Copy the listing below line for line, starting at its first line and ending with the line that has "base_pore_w = 3.4; // [2:0.2:5]" in it. Add nothing.

**Dataset extract**
>> START

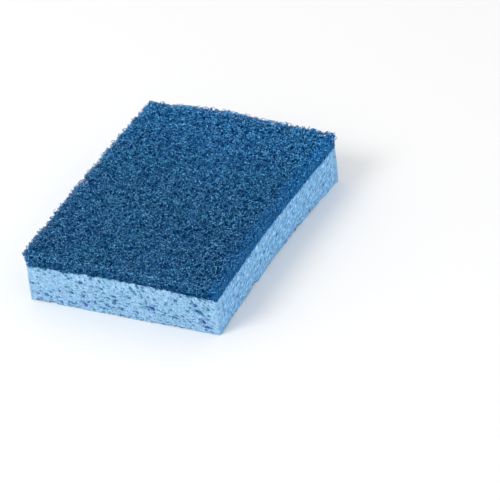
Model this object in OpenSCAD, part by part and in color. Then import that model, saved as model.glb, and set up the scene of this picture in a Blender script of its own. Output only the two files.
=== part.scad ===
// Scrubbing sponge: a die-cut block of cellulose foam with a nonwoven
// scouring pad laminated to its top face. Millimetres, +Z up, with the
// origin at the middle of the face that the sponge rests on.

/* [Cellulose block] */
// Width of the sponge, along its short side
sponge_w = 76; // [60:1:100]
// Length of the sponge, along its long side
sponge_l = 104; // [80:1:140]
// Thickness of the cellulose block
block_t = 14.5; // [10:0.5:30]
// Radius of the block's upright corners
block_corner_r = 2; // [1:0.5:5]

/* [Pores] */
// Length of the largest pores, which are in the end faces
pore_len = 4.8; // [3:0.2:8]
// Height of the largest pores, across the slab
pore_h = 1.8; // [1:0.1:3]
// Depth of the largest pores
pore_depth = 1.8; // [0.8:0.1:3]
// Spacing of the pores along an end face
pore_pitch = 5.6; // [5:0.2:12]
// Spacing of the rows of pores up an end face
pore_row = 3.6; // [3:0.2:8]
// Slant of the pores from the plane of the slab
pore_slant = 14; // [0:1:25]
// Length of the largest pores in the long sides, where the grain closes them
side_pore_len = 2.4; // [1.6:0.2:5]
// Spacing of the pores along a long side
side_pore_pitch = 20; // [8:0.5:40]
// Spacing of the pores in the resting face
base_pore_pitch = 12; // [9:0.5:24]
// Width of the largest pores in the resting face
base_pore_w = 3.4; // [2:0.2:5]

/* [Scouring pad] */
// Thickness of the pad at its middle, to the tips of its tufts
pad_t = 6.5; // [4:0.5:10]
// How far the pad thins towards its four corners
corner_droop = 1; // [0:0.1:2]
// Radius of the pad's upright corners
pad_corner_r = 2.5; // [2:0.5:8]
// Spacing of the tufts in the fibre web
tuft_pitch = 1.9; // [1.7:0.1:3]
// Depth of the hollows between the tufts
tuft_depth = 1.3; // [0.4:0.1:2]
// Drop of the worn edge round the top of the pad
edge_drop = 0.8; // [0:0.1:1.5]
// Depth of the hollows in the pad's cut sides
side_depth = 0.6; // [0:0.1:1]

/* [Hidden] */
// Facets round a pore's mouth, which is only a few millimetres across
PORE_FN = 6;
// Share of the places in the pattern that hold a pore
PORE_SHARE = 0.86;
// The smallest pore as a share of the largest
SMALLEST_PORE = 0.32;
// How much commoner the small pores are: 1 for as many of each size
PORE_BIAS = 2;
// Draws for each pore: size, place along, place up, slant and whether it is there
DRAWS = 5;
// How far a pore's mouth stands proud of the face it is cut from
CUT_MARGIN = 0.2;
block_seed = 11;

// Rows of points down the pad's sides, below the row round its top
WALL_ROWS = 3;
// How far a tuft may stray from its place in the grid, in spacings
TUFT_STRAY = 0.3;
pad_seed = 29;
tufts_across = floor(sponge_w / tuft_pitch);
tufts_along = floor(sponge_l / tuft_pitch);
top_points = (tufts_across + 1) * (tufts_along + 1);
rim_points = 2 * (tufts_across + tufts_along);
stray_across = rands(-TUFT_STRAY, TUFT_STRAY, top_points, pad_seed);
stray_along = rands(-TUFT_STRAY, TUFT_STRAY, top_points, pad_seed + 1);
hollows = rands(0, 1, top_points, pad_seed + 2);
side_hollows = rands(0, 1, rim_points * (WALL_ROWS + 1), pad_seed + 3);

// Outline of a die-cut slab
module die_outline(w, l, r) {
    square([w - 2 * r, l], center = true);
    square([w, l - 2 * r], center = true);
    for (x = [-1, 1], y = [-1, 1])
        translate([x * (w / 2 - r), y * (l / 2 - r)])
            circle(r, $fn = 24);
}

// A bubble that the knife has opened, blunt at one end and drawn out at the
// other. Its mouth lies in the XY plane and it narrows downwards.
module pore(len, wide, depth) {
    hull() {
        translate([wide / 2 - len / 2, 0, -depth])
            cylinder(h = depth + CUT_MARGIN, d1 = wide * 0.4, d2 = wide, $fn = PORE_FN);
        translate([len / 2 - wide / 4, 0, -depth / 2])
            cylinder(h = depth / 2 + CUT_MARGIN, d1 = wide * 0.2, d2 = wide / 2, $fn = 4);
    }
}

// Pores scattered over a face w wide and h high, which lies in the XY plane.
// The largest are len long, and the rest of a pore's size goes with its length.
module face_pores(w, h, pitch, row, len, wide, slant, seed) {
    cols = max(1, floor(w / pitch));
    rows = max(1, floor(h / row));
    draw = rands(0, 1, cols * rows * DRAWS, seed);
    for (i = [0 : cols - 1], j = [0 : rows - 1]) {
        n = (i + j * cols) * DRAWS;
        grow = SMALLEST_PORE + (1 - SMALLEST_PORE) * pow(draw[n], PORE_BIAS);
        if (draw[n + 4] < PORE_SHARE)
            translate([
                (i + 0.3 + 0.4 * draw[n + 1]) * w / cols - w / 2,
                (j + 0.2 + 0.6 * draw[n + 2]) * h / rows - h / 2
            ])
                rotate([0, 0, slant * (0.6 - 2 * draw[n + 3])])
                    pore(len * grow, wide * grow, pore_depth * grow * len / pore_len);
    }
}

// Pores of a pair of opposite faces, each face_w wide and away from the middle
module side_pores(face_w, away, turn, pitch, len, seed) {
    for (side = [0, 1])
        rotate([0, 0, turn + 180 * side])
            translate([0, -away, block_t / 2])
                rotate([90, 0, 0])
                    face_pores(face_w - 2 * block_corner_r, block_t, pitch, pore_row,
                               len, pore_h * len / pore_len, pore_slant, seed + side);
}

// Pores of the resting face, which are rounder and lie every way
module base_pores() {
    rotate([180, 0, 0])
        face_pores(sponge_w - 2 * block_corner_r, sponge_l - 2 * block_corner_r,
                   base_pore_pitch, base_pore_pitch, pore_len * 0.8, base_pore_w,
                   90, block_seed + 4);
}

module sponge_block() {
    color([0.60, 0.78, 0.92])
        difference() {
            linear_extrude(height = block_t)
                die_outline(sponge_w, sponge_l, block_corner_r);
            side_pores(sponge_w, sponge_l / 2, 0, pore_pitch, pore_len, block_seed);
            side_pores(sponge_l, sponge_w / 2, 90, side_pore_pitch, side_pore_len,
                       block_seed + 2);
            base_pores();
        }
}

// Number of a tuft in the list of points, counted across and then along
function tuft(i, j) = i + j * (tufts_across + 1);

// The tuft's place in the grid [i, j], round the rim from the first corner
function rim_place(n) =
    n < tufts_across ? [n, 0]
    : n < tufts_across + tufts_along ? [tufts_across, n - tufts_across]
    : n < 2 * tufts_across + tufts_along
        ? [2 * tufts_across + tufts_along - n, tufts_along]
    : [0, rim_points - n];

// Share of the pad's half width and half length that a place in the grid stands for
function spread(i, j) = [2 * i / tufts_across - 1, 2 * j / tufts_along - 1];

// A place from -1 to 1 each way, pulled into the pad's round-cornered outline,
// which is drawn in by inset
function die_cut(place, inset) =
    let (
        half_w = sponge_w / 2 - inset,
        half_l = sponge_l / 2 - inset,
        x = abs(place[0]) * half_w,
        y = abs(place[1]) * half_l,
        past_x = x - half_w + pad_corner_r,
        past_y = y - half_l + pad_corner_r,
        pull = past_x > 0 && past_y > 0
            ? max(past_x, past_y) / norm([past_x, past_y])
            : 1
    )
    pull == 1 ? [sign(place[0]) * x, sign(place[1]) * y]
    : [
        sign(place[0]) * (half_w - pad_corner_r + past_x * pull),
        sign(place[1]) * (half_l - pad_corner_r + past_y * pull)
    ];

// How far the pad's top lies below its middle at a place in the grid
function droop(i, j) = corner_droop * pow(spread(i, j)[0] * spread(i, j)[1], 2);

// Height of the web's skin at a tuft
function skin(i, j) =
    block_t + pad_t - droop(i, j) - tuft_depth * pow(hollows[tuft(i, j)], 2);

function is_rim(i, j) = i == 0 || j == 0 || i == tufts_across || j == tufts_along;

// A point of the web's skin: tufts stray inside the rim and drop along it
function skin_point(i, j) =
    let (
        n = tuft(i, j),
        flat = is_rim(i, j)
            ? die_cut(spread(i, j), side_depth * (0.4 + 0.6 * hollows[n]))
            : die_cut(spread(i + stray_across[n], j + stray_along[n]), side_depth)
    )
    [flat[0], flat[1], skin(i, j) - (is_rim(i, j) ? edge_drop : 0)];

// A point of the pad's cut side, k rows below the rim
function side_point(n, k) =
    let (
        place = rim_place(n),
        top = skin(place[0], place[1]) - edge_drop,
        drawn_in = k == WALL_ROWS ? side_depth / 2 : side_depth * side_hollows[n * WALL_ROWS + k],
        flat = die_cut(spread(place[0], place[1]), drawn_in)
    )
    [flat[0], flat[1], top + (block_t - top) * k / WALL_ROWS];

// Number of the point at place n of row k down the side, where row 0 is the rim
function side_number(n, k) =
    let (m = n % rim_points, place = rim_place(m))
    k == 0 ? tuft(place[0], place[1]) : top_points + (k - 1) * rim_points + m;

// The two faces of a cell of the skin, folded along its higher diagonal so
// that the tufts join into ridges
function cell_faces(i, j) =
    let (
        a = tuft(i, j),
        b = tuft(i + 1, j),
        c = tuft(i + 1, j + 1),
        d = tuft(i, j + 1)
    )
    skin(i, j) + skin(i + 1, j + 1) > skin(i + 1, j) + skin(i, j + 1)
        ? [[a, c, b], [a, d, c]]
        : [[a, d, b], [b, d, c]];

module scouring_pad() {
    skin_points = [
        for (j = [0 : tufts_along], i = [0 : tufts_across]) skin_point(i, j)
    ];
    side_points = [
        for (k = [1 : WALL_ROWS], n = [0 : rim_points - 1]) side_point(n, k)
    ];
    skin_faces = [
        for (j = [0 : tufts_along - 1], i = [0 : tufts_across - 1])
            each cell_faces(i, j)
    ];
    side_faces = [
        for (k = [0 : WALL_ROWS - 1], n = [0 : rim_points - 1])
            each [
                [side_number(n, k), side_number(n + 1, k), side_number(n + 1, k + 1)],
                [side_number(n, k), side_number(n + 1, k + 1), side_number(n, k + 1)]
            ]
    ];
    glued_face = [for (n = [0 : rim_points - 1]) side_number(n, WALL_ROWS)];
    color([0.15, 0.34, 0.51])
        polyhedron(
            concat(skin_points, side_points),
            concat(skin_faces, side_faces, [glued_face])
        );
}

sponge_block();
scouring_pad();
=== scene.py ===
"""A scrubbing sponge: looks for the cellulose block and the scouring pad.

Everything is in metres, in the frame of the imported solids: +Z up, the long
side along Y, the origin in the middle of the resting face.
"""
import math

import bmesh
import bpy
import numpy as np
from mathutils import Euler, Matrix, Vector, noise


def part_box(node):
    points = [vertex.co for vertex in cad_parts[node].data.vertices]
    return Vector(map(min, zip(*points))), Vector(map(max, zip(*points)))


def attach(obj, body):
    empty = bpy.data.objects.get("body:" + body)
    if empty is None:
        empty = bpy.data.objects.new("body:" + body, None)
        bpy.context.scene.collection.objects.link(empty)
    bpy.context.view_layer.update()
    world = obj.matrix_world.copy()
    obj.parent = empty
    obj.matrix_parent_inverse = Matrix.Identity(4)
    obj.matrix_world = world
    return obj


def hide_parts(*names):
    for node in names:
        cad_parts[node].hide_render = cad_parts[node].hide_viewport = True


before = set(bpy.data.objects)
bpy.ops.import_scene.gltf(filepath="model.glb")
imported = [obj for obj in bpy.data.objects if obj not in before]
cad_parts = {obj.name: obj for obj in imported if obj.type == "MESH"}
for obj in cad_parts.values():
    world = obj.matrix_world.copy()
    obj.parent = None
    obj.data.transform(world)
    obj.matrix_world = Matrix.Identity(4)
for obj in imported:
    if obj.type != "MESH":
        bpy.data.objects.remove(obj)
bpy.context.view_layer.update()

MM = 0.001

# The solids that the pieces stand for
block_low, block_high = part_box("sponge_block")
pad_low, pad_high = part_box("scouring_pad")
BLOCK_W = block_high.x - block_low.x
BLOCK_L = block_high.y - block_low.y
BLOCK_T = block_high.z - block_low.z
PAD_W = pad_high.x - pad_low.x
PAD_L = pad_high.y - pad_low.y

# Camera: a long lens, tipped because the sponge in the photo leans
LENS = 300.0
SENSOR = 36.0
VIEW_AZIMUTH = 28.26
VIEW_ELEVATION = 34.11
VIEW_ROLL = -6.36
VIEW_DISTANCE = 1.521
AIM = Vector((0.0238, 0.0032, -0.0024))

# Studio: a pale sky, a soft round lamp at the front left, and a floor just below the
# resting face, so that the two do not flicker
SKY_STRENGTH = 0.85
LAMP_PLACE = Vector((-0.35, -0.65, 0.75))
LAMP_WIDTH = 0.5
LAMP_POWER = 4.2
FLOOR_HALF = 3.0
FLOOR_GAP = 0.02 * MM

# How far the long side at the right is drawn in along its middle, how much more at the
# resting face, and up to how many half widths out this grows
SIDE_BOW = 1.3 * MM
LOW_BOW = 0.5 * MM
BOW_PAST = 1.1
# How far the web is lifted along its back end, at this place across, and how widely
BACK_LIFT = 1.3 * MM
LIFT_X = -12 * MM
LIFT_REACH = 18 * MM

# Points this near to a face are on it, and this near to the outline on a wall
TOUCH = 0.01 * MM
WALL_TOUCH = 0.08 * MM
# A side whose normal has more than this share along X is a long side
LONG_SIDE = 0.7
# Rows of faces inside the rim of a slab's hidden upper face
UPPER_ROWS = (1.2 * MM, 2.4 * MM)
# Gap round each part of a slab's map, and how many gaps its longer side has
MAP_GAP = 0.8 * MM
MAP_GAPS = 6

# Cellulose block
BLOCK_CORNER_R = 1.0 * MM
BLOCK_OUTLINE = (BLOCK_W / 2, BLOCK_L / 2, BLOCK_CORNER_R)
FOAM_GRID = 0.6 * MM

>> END

**Solved problem**
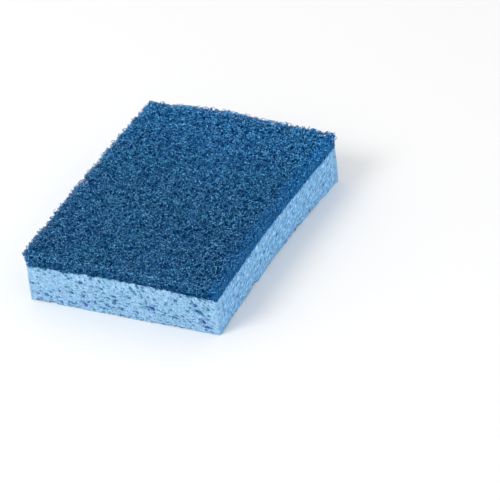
Model this object in OpenSCAD, part by part and in color. Then import that model, saved as model.glb, and set up the scene of this picture in a Blender script of its own. Output only the two files.
=== part.scad ===
// Scrubbing sponge: a die-cut block of cellulose foam with a nonwoven
// scouring pad laminated to its top face. Millimetres, +Z up, with the
// origin at the middle of the face that the sponge rests on.

/* [Cellulose block] */
// Width of the sponge, along its short side
sponge_w = 76; // [60:1:100]
// Length of the sponge, along its long side
sponge_l = 104; // [80:1:140]
// Thickness of the cellulose block
block_t = 14.5; // [10:0.5:30]
// Radius of the block's upright corners
block_corner_r = 2; // [1:0.5:5]

/* [Pores] */
// Length of the largest pores, which are in the end faces
pore_len = 4.8; // [3:0.2:8]
// Height of the largest pores, across the slab
pore_h = 1.8; // [1:0.1:3]
// Depth of the largest pores
pore_depth = 1.8; // [0.8:0.1:3]
// Spacing of the pores along an end face
pore_pitch = 5.6; // [5:0.2:12]
// Spacing of the rows of pores up an end face
pore_row = 3.6; // [3:0.2:8]
// Slant of the pores from the plane of the slab
pore_slant = 14; // [0:1:25]
// Length of the largest pores in the long sides, where the grain closes them
side_pore_len = 2.4; // [1.6:0.2:5]
// Spacing of the pores along a long side
side_pore_pitch = 20; // [8:0.5:40]
// Spacing of the pores in the resting face
base_pore_pitch = 12; // [9:0.5:24]
// Width of the largest pores in the resting face
base_pore_w = 3.4; // [2:0.2:5]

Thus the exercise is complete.